How to test it yourself:

First, realize that anything, metal, plastic, wood, a glass of water, your mouse, your body, even your hand, within about two feet of your phone or the AP can dramatically change how it receives and sends the 2.4 GHz radio waves. Differences in position of about a centimeter are significant compared to the ~12.5 cm wavelength. For my test, I had a corner of my desk with a ridge so I could very accurately place the phone into the exact same place. I also taped down my USB cable (for adb), so it would be in the same place each time.

I ran two kinds of tests. The first is using netperf, which measures the throughput of the connection. This is really what matters -- not what some number of bars say, but how fast can I reliably send data over the link.

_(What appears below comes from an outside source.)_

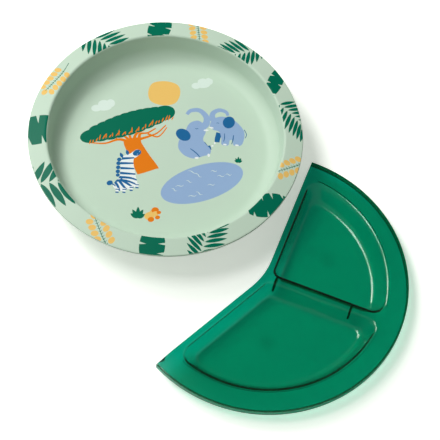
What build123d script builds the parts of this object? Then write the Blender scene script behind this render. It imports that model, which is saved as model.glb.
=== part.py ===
"""Toddler suction bowl with a lift-out two-compartment divider.

Units are millimetres, +Z is up and the table is z = 0. The origin is on the table, at the centre of the
floor area that the set covers. The bowl stands on its suction cup at the back left, and the divider is
lifted out and lies beside it at the front right, on the floors of its two wells.
"""
from build123d import *

import math
import os

# ---- bowl shell: one polypropylene moulding --------------------------------------------------------
bowl_radius = 110.0        # outer edge of the rim
rim_inner_radius = 94.6    # where the rim turns down into the wall
rim_height = 38.0          # top of the rim above the table
rim_fall = 2.0             # the rim's outer edge lies this much lower than its inner edge
shell_wall = 2.2
bowl_depth = 24.0          # from the rim down to the floor
wall_foot_radius = 91.0    # the inside wall's radius at floor level, before the floor fillet
floor_fillet = 12.0
rim_inner_round = 2.0
rim_edge_round = 0.9
foot_radius = 74.5         # foot ring under the floor
foot_wall = 2.4
foot_clearance = 2.0       # the foot ring's height above the table until the cup is pressed down

# ---- suction cup: one soft moulding, pushed into a socket under the floor ---------------------------
cup_radius = 62.0
cup_lip_width = 4.0
cup_lip_thickness = 1.4
cup_hub_radius = 20.0
cup_hub_thickness = 3.4
stem_radius = 7.5
stem_clearance = 0.3
bead_bulge = 1.1           # how far the bead stands out from the stem
bead_height = 1.6
socket_wall = 3.0
socket_depth = 4.8
stem_end_gap = 0.5

# ---- release tab: a pull tab on the edge of the cup --------------------------------------------------
tab_angle = 128.0          # direction of the tab round the bowl, degrees from +X
tab_reach = 103.0          # radius of the tab's free end
tab_width = 20.0
tab_end_round = 9.0
tab_thickness = 2.0
tab_gap = 0.3              # clearance to the cup's edge and to the table
tab_rib_height = 0.6       # finger ribs across the top of the tab, near its free end
tab_rib_width = 1.2
tab_rib_length = 12.0
tab_rib_pitch = 4.0
tab_rib_count = 4
tab_rib_end_margin = 6.5   # from the free end to the middle of the first rib
tab_notch_clearance = 3.0  # each side of the tab, in the foot ring

# ---- printed in-mould labels -------------------------------------------------------------------------
label_thickness = 0.15
label_margin = 0.9         # from the rim label to the edges of the rim
floor_label_radius = 78.0

# ---- divider: one clear green moulding with two wells --------------------------------------------------
divider_clearance = 1.0    # between the divider's lip and the rim it hooks over, all round
divider_wall = 1.6
lip_height = 7.6           # from the top of the flange down to the lip's lower edge
well_radius = 95.0         # outer edge of the wells at the top
flange_land = 1.5          # level strip outside the wells, before the flange falls to its edge
well_depth = 14.0
well_draft_outer = 8.6     # how far the outer wall of a well leans in over its depth
well_draft_side = 4.2      # the same for its two straight walls
arm_inset = 5.2            # flange left beside the two open edges
ridge_width = 7.7          # flange left between the two wells
apex_corner = 5.0
outer_corner = 8.0
well_floor_fillet = 3.0
notch_round = 60.0         # the wide rounding of the open edges where they meet
arm_start = -132.6         # directions of the two open edges and of the ridge, degrees from +X
ridge_angle = -16.4
arm_end = 74.3
web_thickness = 1.2
web_places = (9.0, 71.0)   # distances of the webs under the ridge from the divider's centre
web_depth = 10.0
gate_recess_radius = 3.0   # dimple under each well that keeps the moulding gate off the table
gate_recess_depth = 0.5
gate_radius = 1.0
gate_height = 0.3
gate_places = ((50.5, -83.0), (55.5, 29.0))  # distance and direction from the divider's centre

# ---- where the divider lies ----------------------------------------------------------------------------
divider_spacing = 1.2665   # distance between the two centres, in bowl radii
divider_direction = -50.24 # from the bowl's axis to the divider's centre, degrees from +X

# ---- worked out from the values above --------------------------------------------------------------------
divider_radius = bowl_radius + divider_clearance + divider_wall
floor_top = rim_height - bowl_depth
floor_under = floor_top - shell_wall
socket_end = floor_under - socket_depth
bead_radius = stem_radius + bead_bulge
divider_distance = divider_spacing * bowl_radius
divider_offset_x = divider_distance * math.cos(math.radians(divider_direction))
divider_offset_y = divider_distance * math.sin(math.radians(divider_direction))
bowl_x = -(divider_offset_x + divider_radius - bowl_radius) / 2
bowl_y = -(divider_offset_y - divider_radius + bowl_radius) / 2
divider_x = bowl_x + divider_offset_x
divider_y = bowl_y + divider_offset_y
flange_top = well_depth + divider_wall
tab_root_radius = cup_radius + tab_gap + tab_thickness / 2
tab_height = tab_gap + tab_thickness / 2


def revolved(points, rounds=()):
    """Turns a closed section of (radius, height) points round Z. rounds lists (point index, radius)."""
    with BuildSketch(Plane.XZ) as section:
        with BuildLine():
            Polyline(*points, close=True)
        make_face()
        for index, radius in rounds:
            r, z = points[index]
            corner = section.vertices().sort_by_distance((r, z, 0))[0]  # the section's own x and y
            fillet(corner, radius)
    return revolve(section.sketch, axis=Axis.Z)


def rim_z(r):
    """Height of the rim's top face at radius r: it falls evenly towards the outer edge."""
    return rim_height - rim_fall * (r - rim_inner_radius) / (bowl_radius - rim_inner_radius)


def rim_label_section():
    """The rim label's section, sunk flush into the rim's top face."""
    inner = rim_inner_radius + rim_inner_round + label_margin
    outer = bowl_radius - rim_edge_round - label_margin
    return [
        (inner, rim_z(inner)),
        (outer, rim_z(outer)),
        (outer, rim_z(outer) - label_thickness),
        (inner, rim_z(inner) - label_thickness),
    ]


def make_rim_label():
    return revolved(rim_label_section())


def make_floor_label():
    """A printed film disc, flush with the floor."""
    return Pos(0, 0, floor_top - label_thickness / 2) * Cylinder(floor_label_radius, label_thickness)


def make_bowl_shell():
    outside_foot = wall_foot_radius + shell_wall
    section = [
        (0, floor_top),
        (wall_foot_radius, floor_top),
        (rim_inner_radius, rim_height),
        (bowl_radius, rim_z(bowl_radius)),
        (bowl_radius, rim_z(bowl_radius) - shell_wall),
        (rim_inner_radius + shell_wall, rim_z(rim_inner_radius + shell_wall) - shell_wall),
        (outside_foot, floor_under),
        (0, floor_under),
    ]
    rounds = [
        (1, floor_fillet),
        (2, rim_inner_round),
        (3, rim_edge_round),
        (4, rim_edge_round),
        (5, rim_inner_round),
        (6, floor_fillet + shell_wall),
    ]
    shell = revolved(section, rounds=rounds)
    foot_height = floor_under - foot_clearance
    foot = Pos(0, 0, foot_clearance + foot_height / 2) * (
        Cylinder(foot_radius, foot_height) - Cylinder(foot_radius - foot_wall, foot_height)
    )
    notch_width = tab_width + 2 * tab_notch_clearance
    notch_depth = 4 * foot_wall  # reaches well past both faces of the curved wall
    notch = Pos(foot_radius, 0, floor_under / 2) * Box(notch_depth, notch_width, floor_under)
    foot -= Rot(0, 0, tab_angle) * notch
    socket_radius = bead_radius + stem_clearance + socket_wall
    bore_radius = stem_radius + stem_clearance
    groove_height = bead_height + 2 * stem_clearance
    groove_centre = floor_under - stem_end_gap - groove_height / 2
    socket = Pos(0, 0, socket_end + socket_depth / 2) * (
        Cylinder(socket_radius, socket_depth) - Cylinder(bore_radius, socket_depth)
    )
    socket -= Pos(0, 0, groove_centre) * Cylinder(bead_radius + stem_clearance, groove_height)
    return shell + foot + socket - make_rim_label() - make_floor_label()


def make_suction_cup():
    """A shallow soft cone with a flat sealing lip, a thick hub and a beaded stem on top."""
    bead_top = floor_under - stem_end_gap - stem_clearance
    bead_bottom = bead_top - bead_height
    hub_under = socket_end - cup_hub_thickness
    section = [
        (0, bead_top),
        (stem_radius, bead_top),
        (bead_radius, bead_top - bead_height / 2),
        (stem_radius, bead_bottom),
        (stem_radius, socket_end),
        (cup_hub_radius, socket_end),
        (cup_radius, cup_lip_thickness),
        (cup_radius, 0),
        (cup_radius - cup_lip_width, 0),
        (cup_hub_radius, hub_under),
        (0, hub_under),
    ]
    return revolved(section)


def make_release_tab():
    """A flat pull tab whose rounded root turns just clear of the cup's edge. It points along +X here."""
    reach = tab_reach - tab_root_radius
    blade = Pos(tab_root_radius + reach / 2, 0, tab_height) * Box(reach, tab_width, tab_thickness)
    blade = fillet(blade.edges().filter_by(Axis.Z).group_by(Axis.X)[-1], tab_end_round)
    root = Pos(tab_root_radius, 0, tab_height) * Rot(90, 0, 0) * Cylinder(tab_thickness / 2, tab_width)
    tab = blade + root
    rib_centre = tab_height + tab_thickness / 2 + tab_rib_height / 2
    for k in range(tab_rib_count):
        x = tab_reach - tab_rib_end_margin - k * tab_rib_pitch
        tab += Pos(x, 0, rib_centre) * Box(tab_rib_width, tab_rib_length, tab_rib_height)
    return Rot(0, 0, tab_angle) * tab


def well_face(start, end, start_inset, end_inset, radius, corner, outer, z):
    """A pie-shaped face at height z between two directions, inset from both, with three round corners."""
    a, b = math.radians(start), math.radians(end)
    along_a, along_b = (math.cos(a), math.sin(a)), (math.cos(b), math.sin(b))
    off_a, off_b = (-math.sin(a), math.cos(a)), (math.sin(b), -math.cos(b))
    turn = b - a
    reach = (end_inset + start_inset * math.cos(turn)) / math.sin(turn)
    apex = tuple(start_inset * off_a[k] + reach * along_a[k] for k in (0, 1))
    out_a = math.sqrt(radius**2 - start_inset**2)
    out_b = math.sqrt(radius**2 - end_inset**2)
    first = tuple(start_inset * off_a[k] + out_a * along_a[k] for k in (0, 1))
    last = tuple(end_inset * off_b[k] + out_b * along_b[k] for k in (0, 1))
    middle = (radius * math.cos((a + b) / 2), radius * math.sin((a + b) / 2))
    with BuildSketch(Plane.XY.offset(z)) as face:
        with BuildLine():
            Line(apex, first)
            ThreePointArc(first, middle, last)
            Line(last, apex)
        make_face()
        fillet(face.vertices().sort_by_distance((*apex, z))[0], corner)
        fillet(face.vertices().sort_by_distance((*first, z))[0], outer)
        fillet(face.vertices().sort_by_distance((*last, z))[0], outer)
    return face.sketch.face()


def well_solid(start, end, start_inset, end_inset, grow, z_top, z_bottom):
    """A well-shaped block from z_top to z_bottom, grown outwards by grow, with its walls at their draft."""
    faces = []
    for z in (z_top, z_bottom):
        fall = (flange_top - z) / well_depth
        faces.append(
            well_face(
                start,
                end,
                start_inset + well_draft_side * fall - grow,
                end_inset + well_draft_side * fall - grow,
                well_radius - well_draft_outer * fall + grow,
                apex_corner + grow,
                outer_corner + grow,
                z,
            )
        )
    return loft(faces, ruled=True)


def wells():
    """The two wells as (start angle, end angle, inset at start, inset at end)."""
    half_ridge = ridge_width / 2
    return [
        (arm_start, ridge_angle, arm_inset, half_ridge),
        (ridge_angle, arm_end, half_ridge, arm_inset),
    ]


def pie_block(height):
    """A block over the divider's plan: everything between its two open edges, with their corner rounded."""
    reach = 2 * divider_radius
    steps = 3  # straight sides round the outside, all of them well beyond the dish
    points = [(0.0, 0.0)]
    for k in range(steps + 1):
        angle = math.radians(arm_start + (arm_end - arm_start) * k / steps)
        points.append((reach * math.cos(angle), reach * math.sin(angle)))
    with BuildSketch() as plan:
        with BuildLine():
            Polyline(*points, close=True)
        make_face()
        fillet(plan.vertices().sort_by_distance((0, 0, 0))[0], notch_round)
    return extrude(plan.sketch, amount=height)


def make_divider():
    top, wall = flange_top, divider_wall
    lip_end = top - lip_height
    land_radius = well_radius + flange_land
    section = [
        (0, top),
        (land_radius, top),
        (divider_radius, top - rim_fall),
        (divider_radius, lip_end),
        (divider_radius - wall, lip_end),
        (divider_radius - wall, top - rim_fall - wall),
        (land_radius, top - wall),
        (0, top - wall),
    ]
    tray = revolved(section, rounds=[(2, rim_edge_round)]) & pie_block(2 * top)
    for start, end, inset_a, inset_b in wells():
        outside = well_solid(start, end, inset_a, inset_b, wall, top - wall / 2, 0)
        outside = fillet(outside.faces().sort_by(Axis.Z)[0].edges(), well_floor_fillet + wall)
        tray += outside
    ridge = math.radians(ridge_angle)
    for place in web_places:
        web = Pos(place * math.cos(ridge), place * math.sin(ridge), top - wall / 2 - web_depth / 2)
        tray += web * Rot(0, 0, ridge_angle) * Box(web_thickness, ridge_width + 2 * wall, web_depth)
    for start, end, inset_a, inset_b in wells():
        inside = well_solid(start, end, inset_a, inset_b, 0, top + wall, top - well_depth)
        inside = fillet(inside.faces().sort_by(Axis.Z)[0].edges(), well_floor_fillet)
        tray -= inside
    for distance, direction in gate_places:
        angle = math.radians(direction)
        under = Pos(distance * math.cos(angle), distance * math.sin(angle), 0)
        tray -= under * Pos(0, 0, gate_recess_depth / 2) * Cylinder(gate_recess_radius, gate_recess_depth)
        nub_centre = gate_recess_depth - gate_height / 2
        tray += under * Pos(0, 0, nub_centre) * Cylinder(gate_radius, gate_height)
    return tray


def main():
    at_bowl = Pos(bowl_x, bowl_y, 0)
    at_divider = Pos(divider_x, divider_y, 0)
    parts = {
        "bowl_shell": at_bowl * make_bowl_shell(),
        "rim_label": at_bowl * make_rim_label(),
        "floor_label": at_bowl * make_floor_label(),
        "suction_cup": at_bowl * make_suction_cup(),
        "release_tab": at_bowl * make_release_tab(),
        "divider_tray": at_divider * make_divider(),
    }
    os.makedirs("parts", exist_ok=True)
    for name, shape in parts.items():
        export_step(shape, f"parts/{name}.step")
        print(name, "solids", len(shape.solids()), "valid", shape.is_valid)


main()
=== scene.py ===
"""The look of a toddler suction bowl with a printed rim and floor, and its clear green divider lying beside it.

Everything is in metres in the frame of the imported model. Pieces are drawn in millimetres and scaled once.
"""
import math

import bmesh
import bpy
import numpy as np
from mathutils import Matrix, Vector
from mathutils.geometry import delaunay_2d_cdt


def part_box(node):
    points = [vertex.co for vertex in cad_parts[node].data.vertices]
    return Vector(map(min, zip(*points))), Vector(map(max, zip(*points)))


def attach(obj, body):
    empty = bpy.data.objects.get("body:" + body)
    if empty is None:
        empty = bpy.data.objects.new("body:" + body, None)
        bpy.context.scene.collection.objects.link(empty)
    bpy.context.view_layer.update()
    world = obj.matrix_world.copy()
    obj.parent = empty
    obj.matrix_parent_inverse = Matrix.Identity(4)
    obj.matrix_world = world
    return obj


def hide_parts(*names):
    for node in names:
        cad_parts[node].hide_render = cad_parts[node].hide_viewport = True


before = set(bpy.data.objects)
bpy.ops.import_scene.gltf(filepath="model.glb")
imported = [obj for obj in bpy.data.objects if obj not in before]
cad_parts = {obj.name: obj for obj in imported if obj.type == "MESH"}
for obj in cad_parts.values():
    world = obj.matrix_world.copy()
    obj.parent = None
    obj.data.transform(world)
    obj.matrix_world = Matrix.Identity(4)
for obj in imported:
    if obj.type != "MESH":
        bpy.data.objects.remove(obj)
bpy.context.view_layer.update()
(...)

I used TCP so that the impact of packet loss was included. You'll need a machine that can run netperf, as well as a binary for your phone. I've attached a binary built from source using the AOSP build tools. You can also use the Android NDK.

The second is to look at the average RSSI reported by the supplicant. The attached Perl script assumes that have adb running, then polls the supplicant every second for the BSSID (AP name) you specify in the code. It provides the read RSSI, as well as exponential averages over 10, 100, and 1000 samples.

pisherthefisher said:

[The WiFi] seems to disconnect in places where gingerbread wouldn't. For example, in my room I have no wifi signal bars in ics (it still shows the wifi icon though) and it tends to disconnect every now and then (this only happens when the signal isn't good. On gingerbread it always stays at 1 or 2 bars and never disconnects.

Is it possible to keep the wifi from disconnecting?

Click to expand...

Click to collapse

You should be able to "hack in 10 more" -- I haven't taken the time yet to determine if the kernel/driver is the best place to do it, or if it is in calculateSignalLevel() as shown above, or somewhere else.

For me, I find that if the signal level is that low, I have better throughput with T-Mobile, at least here in the San Francisco Bay Area. I realize others have different needs than I do and I'll be looking at it again with the "Aries" kernel for the SGS4G.